Wanneer men in Nederland wordt gevraagd naar hoe tevreden men is met de woning zien we dat men een relatief hoog ‘rapportcijfer’ van 7,9 geeft op een schaal van 0 tot 10 (figuur 1). Van de overige landen in deze studie scoren Tsjechië en Finland iets hoger dan Nederland, en Oostenrijk scoort het hoogst (8,3). Andere Europese landen scoren lager. Duitsland en het Verenigd Koninkrijk scoren beide gemiddeld een 7,5 – de laagste score van alle landen in deze studie. Al wordt het Duitse gemiddelde wellicht gedrukt doordat de groep vijftigers – die relatief hoog scoren – niet in de Duitse steekproef zit.

Figuur 1. Woontevredenheid (schaal 0-10) naar leeftijd in verschillende Europese landen, 2020-2023

Uit figuur 1 komen duidelijke verschillen tussen de verschillende leeftijdsgroepen naar voren. In Nederland zijn (bijna) twintigers (18- tot 29-jarigen) het minst tevreden (gemiddelde van 7,7), gevolgd door de dertigers (7,8), terwijl de veertigers net iets hoger scoren (7,9) en de vijftigers het meest tevreden zijn (8,2).

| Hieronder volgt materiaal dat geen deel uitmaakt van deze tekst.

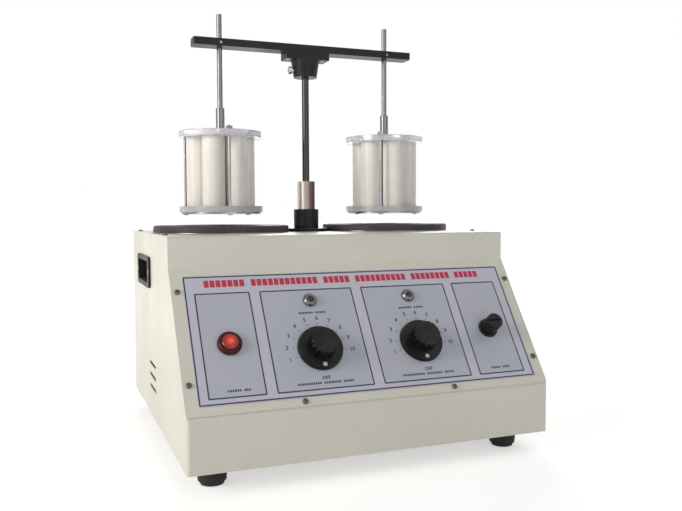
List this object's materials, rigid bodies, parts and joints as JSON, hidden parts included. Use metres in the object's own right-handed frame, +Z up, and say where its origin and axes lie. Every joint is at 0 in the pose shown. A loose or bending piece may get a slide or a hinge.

Deze stapsgewijze toename in tevredenheid naar leeftijd is zichtbaar in het merendeel van de landen, al zijn de verschillen tussen de leeftijdsgroepen in landen als Denemarken, Oostenrijk en Tsjechië groter dan in Nederland, terwijl het contrast tussen de leeftijdsgroepen in Estland juist kleiner is.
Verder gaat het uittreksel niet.